From Waste to Value: Recycling Industrial Waste into Functional ZnO Nanofibers

This study details the sustainable synthesis and characterization of electrospun zinc oxide nanofibers, uniquely derived from industrial waste streams. Our approach leverages diverse industrial byproducts—specifically sal ammoniac skimming from hot-dip galvanizing, electric arc furnace dust, and galvanization flue dust—as sustainable raw materials. Following hydrometallurgical treatment with various leaching agents (HCl, (NH 4 ) 2 CO 3 , or H 2 SO 4 ) to obtain zinc-rich leachates, electrospinning solutions were formulated. The resulting fibers were subsequently calcined, yielding three distinct ZnO-based materials. Comprehensive characterization by XRD, SEM-EDX, and TEM revealed that the choice of leaching strategy significantly influenced the resultant fibers’ morphology and chemical composition.
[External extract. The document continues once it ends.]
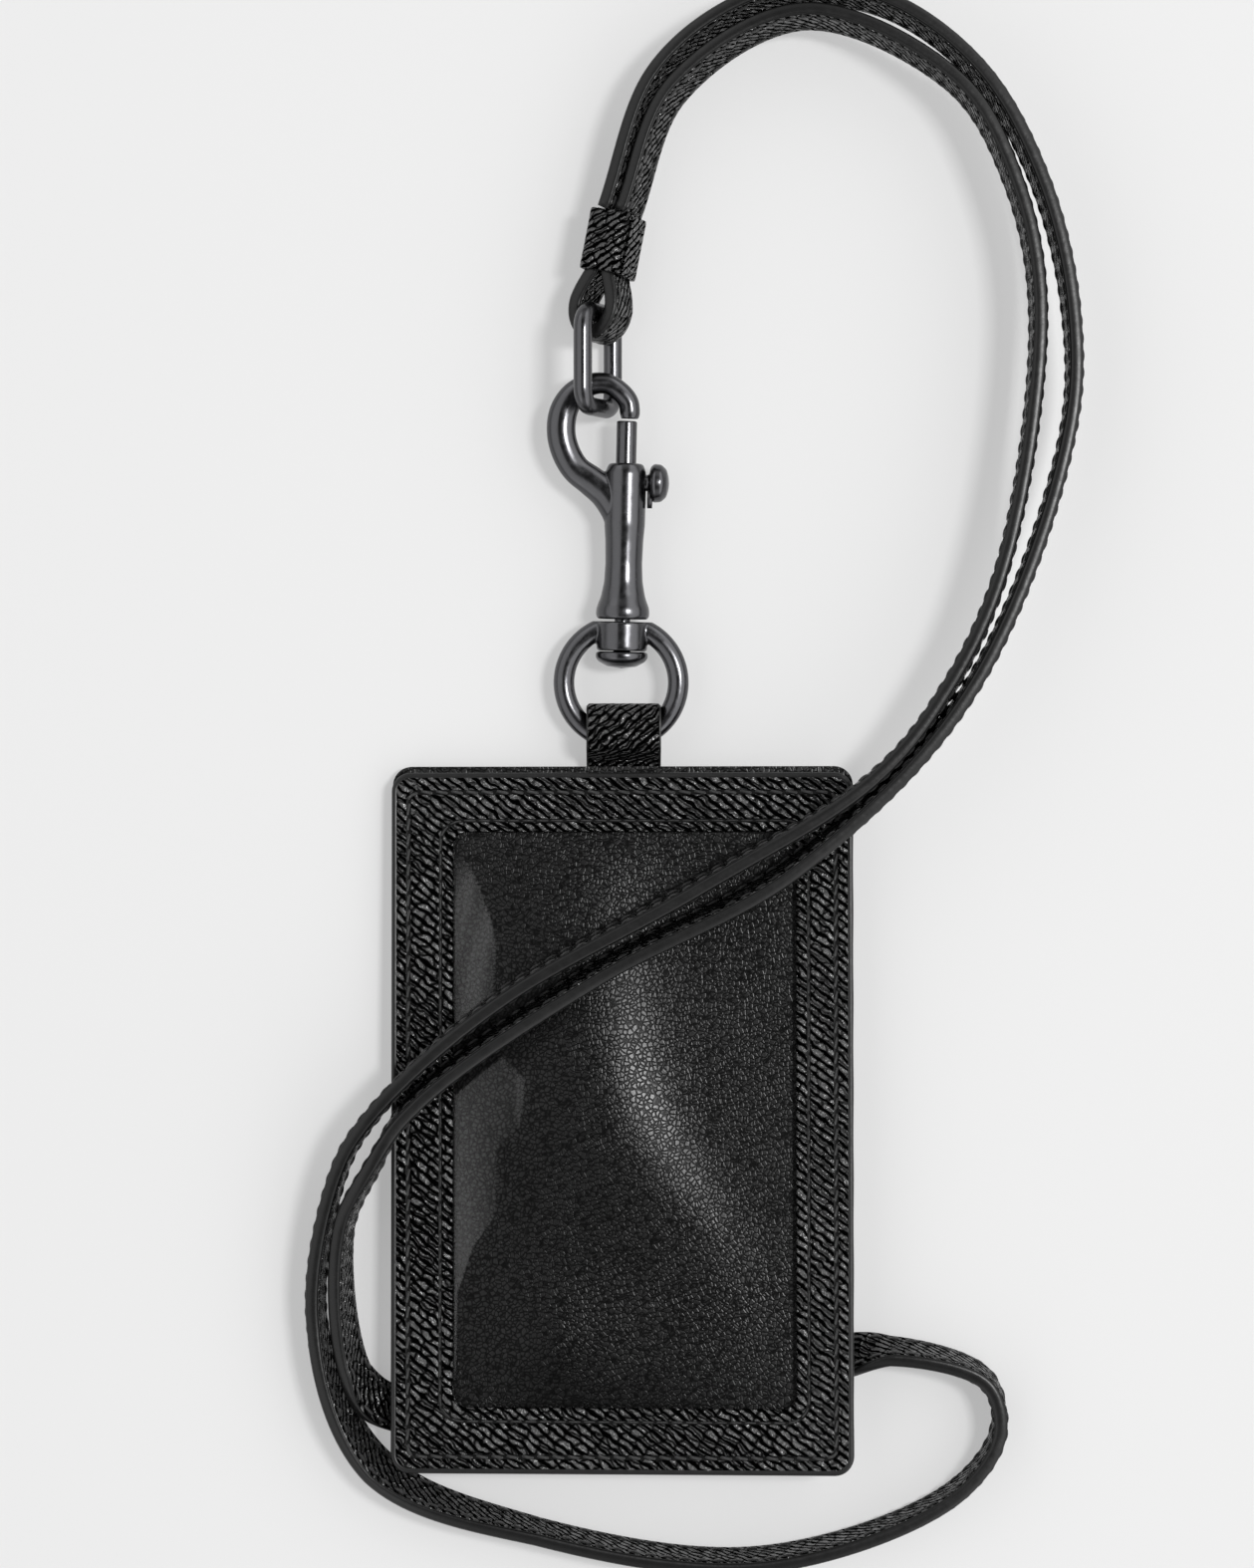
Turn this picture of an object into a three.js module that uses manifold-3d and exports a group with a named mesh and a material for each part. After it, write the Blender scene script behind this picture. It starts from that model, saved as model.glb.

To demonstrate the potential applicability of these waste-derived materials, their photocatalytic activity was assessed through the degradation of methylene blue dye under UVA irradiation. ZnO fibers derived from HCl leaching exhibited remarkable photodegradation capabilities, achieving nearly complete dye removal within 690 min at optimal catalyst-to-dye ratios. Conversely, the H 2 SO 4 -prepared sample displayed impaired efficiency, primarily due to the formation of an undesirable Al 2 ZnO 4 phase stemming from high aluminum content in the input waste, a critical consideration for waste-to-product strategies. The results showed that the cost-effective ZnO fibers obtained by electrospinning from industrial waste products have potential for applications in photocatalytic water treatment.